Your instructions – Find the string "this" and gather every line that holds it.

Working data –
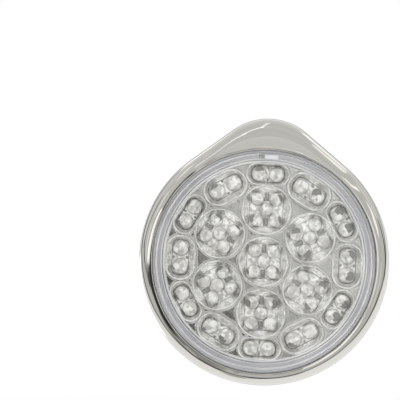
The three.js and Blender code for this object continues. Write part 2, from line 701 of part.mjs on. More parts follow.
/** A pill-shaped button: its face follows the band, a flange behind holds it in, a stem meets the switch. */
function button(angle) {
  const cap = radial(pill(BUTTON_LENGTH, BUTTON_WIDTH), angle, -BAND_TAPER, BUTTON_DEPTH);
  const flangeShape = pill(BUTTON_LENGTH + 2 * BUTTON_FLANGE, BUTTON_WIDTH + 2 * BUTTON_FLANGE);
  const flange = radial(flangeShape, angle, -BAND_TAPER, BUTTON_DEPTH);
  const stem = radial(circle(STEM_RADIUS), angle, BUTTON_DEPTH - OVERRUN, BUTTON_DEPTH + STEM_LENGTH);
  return join(
    common(cap, bandCore(-BUTTON_PROUD)),
    common(flange, bandCore(BAND_WALL + FIT)),
    stem,
  );
}

function switchBody(angle) {
  const body = radial(rectangle(SWITCH_SIZE, SWITCH_SIZE), angle, SWITCH_TOP, SWITCH_BASE);
  const knob = radial(circle(SWITCH_KNOB_RADIUS), angle, KNOB_TOP, SWITCH_BASE - OVERRUN);
  return join(body, knob);
}

function switchBoard(angle) {
  const shape = rectangle(SWITCH_BOARD_LENGTH, SWITCH_BOARD_WIDTH);
  return radial(shape, angle, SWITCH_BASE, SWITCH_BASE + BOARD_THICKNESS);
}

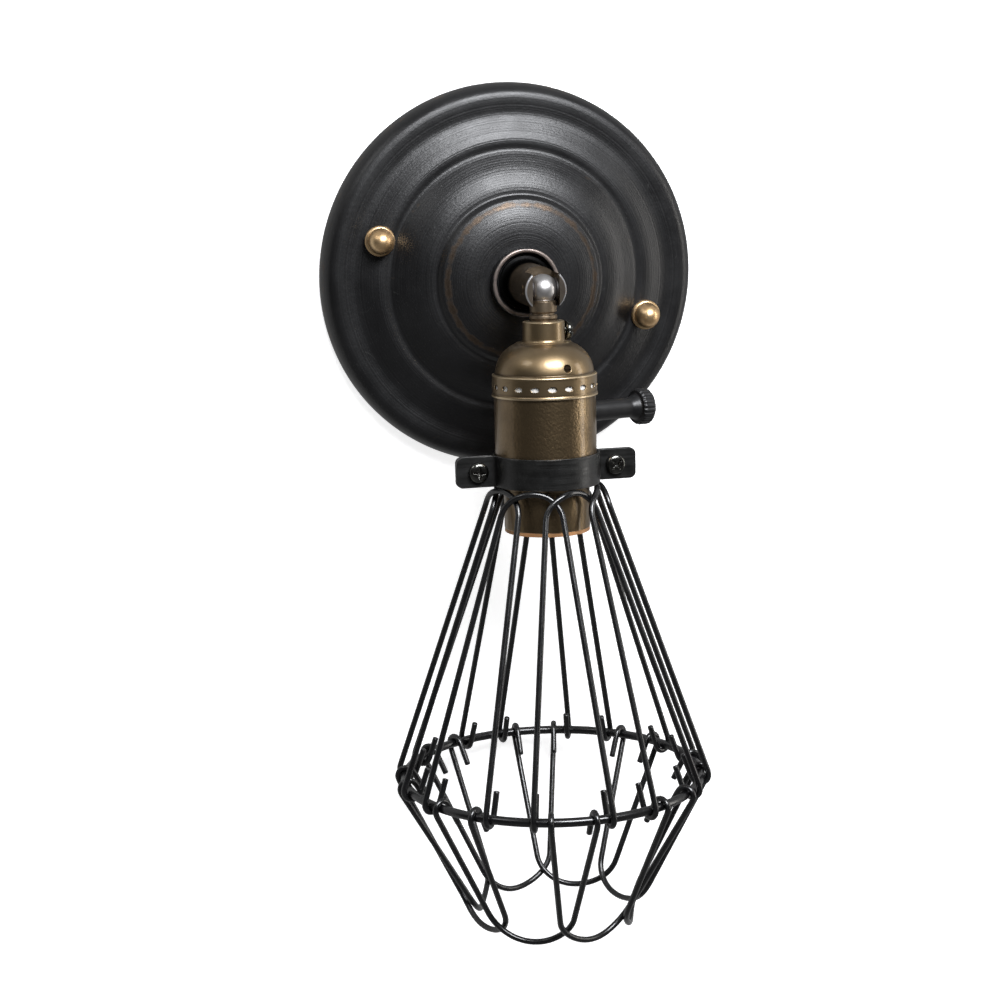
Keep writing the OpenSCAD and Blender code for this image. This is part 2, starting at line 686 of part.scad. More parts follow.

The answer –
The three.js and Blender code for this object continues. Write part 2, from line 701 of part.mjs on. More parts follow.
Keep writing the OpenSCAD and Blender code for this image. This is part 2, starting at line 686 of part.scad. More parts follow.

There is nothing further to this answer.